GP pharmacist recruitment linked with ‘better medicines prescribing’

Recruiting pharmacists to general practice settings “is associated with better medicines prescribing,” a recent study has found.

However, the study also warned that the increasing recruitment of new clinical roles to general practice in recent years may have had a negative impact on patient satisfaction.

The study from University of Manchester researchers looked at staff data for 6,296 GP surgeries in England between 2015 and 2019, using indicators for quality of care including clinical effectiveness, patient experience and costs to the health system.

Four staffing categories were included in the report: GPs, nurses, health professionals (such as pharmacists) and healthcare associate professionals.

The health professional category saw the greatest increase over the four-year study period, rising from 0.04 full-time equivalent per practice in 2015 to 0.28 in 2019.

“The impact of some roles appear clearer than others,” said the authors, noting that pharmacists “contribute towards detailed tasks related to medicine prescription, reducing the burden of these activities for existing staff”.  

Working from the assumption that a “higher share of narrow-spectrum antibiotics represents an overall sign of good prescribing behaviour,” the authors found that widening recruitment to GP practices had a “positive and significant effect” on prescribing. 

“This result can be explained by the inclusion of Pharmacist in the HP category,” they said.

However, practices that hired more additional roles suffered a greater drop in patient satisfaction, while a higher number of GPs and nurses was found to be “generally positive for accessibility and user experience”.

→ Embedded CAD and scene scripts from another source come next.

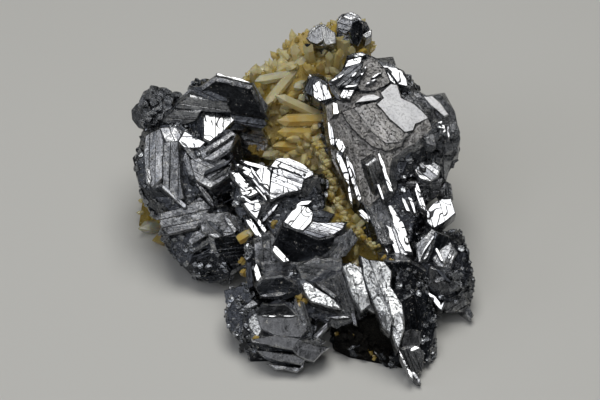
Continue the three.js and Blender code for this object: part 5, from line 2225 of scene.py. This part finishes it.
@dataclass(frozen=True)
class Studio:
    """The camera, the soft lights, the dim room and the pale floor."""

    lens: float = 180  # millimetres
    sensor: float = 36  # millimetres
    dim: tuple[float, ...] = (0.03, 0.033, 0.036, 1)  # the light of the room, which is linear
    floor_colour: str = "CFCFCC"
    floor_roughness: float = 0.8
    floor_reach: float = 3  # metres from the middle to each side
    lamps: tuple[Lamp, ...] = (
        Lamp("overhead_softbox", (0.02, 0.015, 0.6), (0, 0.015, 0.02), (0.42, 0.33), 2.1, "FFFDF8"),
        Lamp("front_softbox", (-0.2, -0.52, 0.68), (0, 0.01, 0.02), (0.7, 0.5), 1.5, "FCFCFF"),
        Lamp("left_fill", (-0.6, -0.2, 0.35), (0, 0, 0.02), (0.3, 0.3), 0.35, "F2F6FF"),
    )

    def build(self) -> None:
        """Adds the studio to the scene."""
        scene = bpy.context.scene
        data = bpy.data.cameras.new("camera")
        data.lens = self.lens
        data.sensor_width = self.sensor
        camera = bpy.data.objects.new("camera", data)
        camera.location = (DISPLAY.origin + DISPLAY.out * DISPLAY.distance) * MM
        camera.rotation_euler = (-DISPLAY.out).to_track_quat("-Z", "Y").to_euler()
        scene.collection.objects.link(camera)
        scene.camera = camera
        for lamp in self.lamps:
            lamp.build()
        world = bpy.data.worlds.new("dim_room")
        world.use_nodes = True
        world.node_tree.nodes["Background"].inputs["Color"].default_value = self.dim
        scene.world = world
        scene.view_settings.view_transform = "Standard"
        self.lay_floor()

    def lay_floor(self) -> None:
        """Adds the floor to the scene."""
        material = bpy.data.materials.new("pale_floor")
        material.use_nodes = True
        shader = material.node_tree.nodes["Principled BSDF"]
        shader.inputs["Base Color"].default_value = colour(self.floor_colour)
        shader.inputs["Roughness"].default_value = self.floor_roughness
        mesh = bpy.data.meshes.new("floor")
        signs = ((-1, -1), (1, -1), (1, 1), (-1, 1))
        corners = [(x * self.floor_reach, y * self.floor_reach, 0) for x, y in signs]
        mesh.from_pydata(corners, [], [(0, 1, 2, 3)])
        mesh.materials.append(material)
        floor = bpy.data.objects.new("floor", mesh)
        bpy.context.scene.collection.objects.link(floor)


def main() -> None:
    """Builds the studio and the specimen."""
    logging.basicConfig(level=logging.INFO, format="%(name)s: %(message)s")
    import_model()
    Studio().build()
    make_materials()
    build_specimen()


if __name__ == "__main__":
    main()
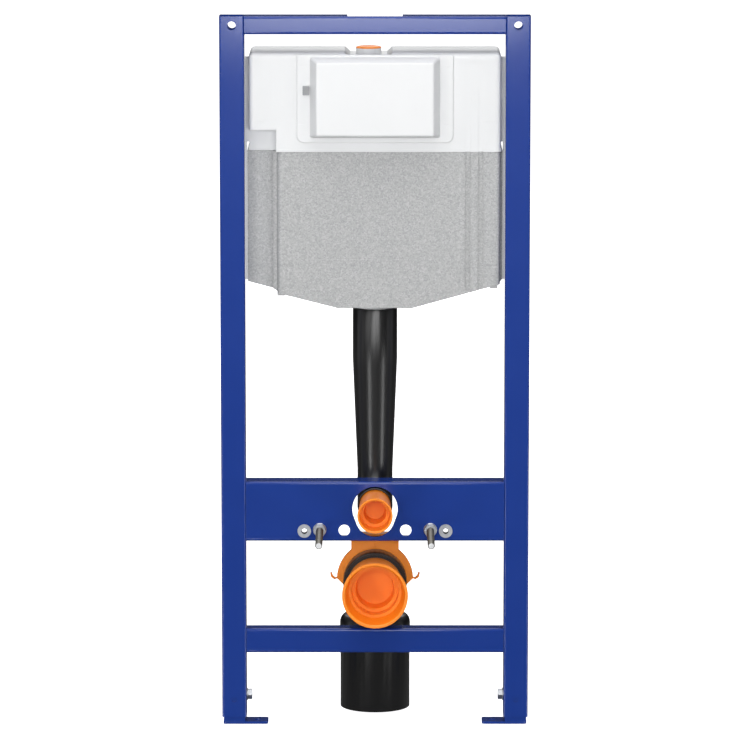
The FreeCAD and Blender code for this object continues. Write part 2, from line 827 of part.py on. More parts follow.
def tank_relief(body):
    """Flutes, seams, clip slots and the two bands in the front of the tank."""
    top = f"{TANK_TOP} - flute_top_drop"
    for start, low, count in (
        (f"-flute_left_edge - {FLUTES_LEFT - 1} * flute_pitch", "flute_low_rise", FLUTES_LEFT),
        ("flute_right_edge", "ledge_height + seam_depth", FLUTES_RIGHT),
    ):
        flute = new_sketch(body, "XZ_Plane", "-tank_front")
        left = f"{start} - flute_width / 2"
        rectangle(flute, left, f"{start} + flute_width / 2", f"{BORDER} + {low}", top)
        cut = pocket(body, flute, "flute_depth")
        repeated(body, cut, flute, count, "flute_pitch")
    seams = new_sketch(body, "XZ_Plane", "-tank_front")
    height = f"({BORDER} + seam_rise)"
    for low, high in (("-seam_outer", "-seam_inner"), ("seam_inner", "seam_outer")):
        rectangle(seams, low, high, height, f"{height} + seam_height")
    pocket(body, seams, "flute_depth + seam_depth")
    slots = new_sketch(body, "XZ_Plane", PAD_FACE)
    for drop in ("clip_upper_drop", "clip_lower_drop"):
        height = f"({TANK_TOP} - {drop})"
        for low, high in (("-clip_outer", "-clip_inner"), ("clip_inner", "clip_outer")):
            rectangle(slots, low, high, f"{height} - seam_height / 2", f"{height} + seam_height / 2")
    for side in (-1, 1):
        near = f"{side} * (box_half + latch_step)"
        far = f"{side} * (box_half + latch_step + slot_width)"
        low, high = (near, far) if side > 0 else (far, near)
        middle = f"({TANK_TOP} - latch_drop)"
        rectangle(slots, low, high, f"{middle} - slot_half", f"{middle} + slot_half")
    pocket(body, slots, "seam_depth")
    bands = new_sketch(body, "XZ_Plane", "ledge_rise - tank_front")
    for centre in ("band_inner", "band_outer"):
        low = f"{BORDER} - {OVERCUT}"
        rectangle(bands, f"{centre} - band_half", f"{centre} + band_half", low, top)
    pocket(body, bands, "ledge_rise + band_depth")


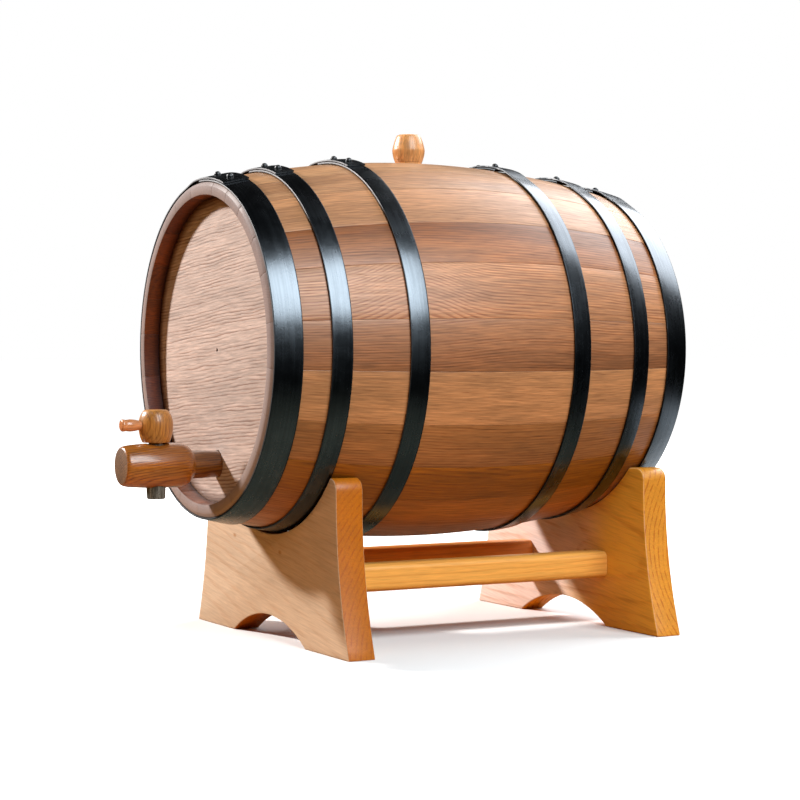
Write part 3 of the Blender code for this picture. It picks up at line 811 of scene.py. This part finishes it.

“On average, a one FTE increase in HP staff employed at GP practices was associated with a 2.4 percent drop in overall patient satisfaction,” the National Institute for Health and Care Research noted in a statement on the study.

The study data was largely taken from the period before the introduction of the additional roles reimbursement scheme in England in 2019, which provides funding for 26,000 additional roles to primary care teams.

Lead author Igor Francetic said: “The introduction of new roles to support GPs does not have straightforward effects on service quality or patient satisfaction.

“In fact we provide substantial evidence of detrimental effects on patient satisfaction when some health professionals and healthcare associate professionals are employed.

“Patient satisfaction is a crucial dimension of quality of care, as it contributes to individuals’ willingness to seek care through GPs.”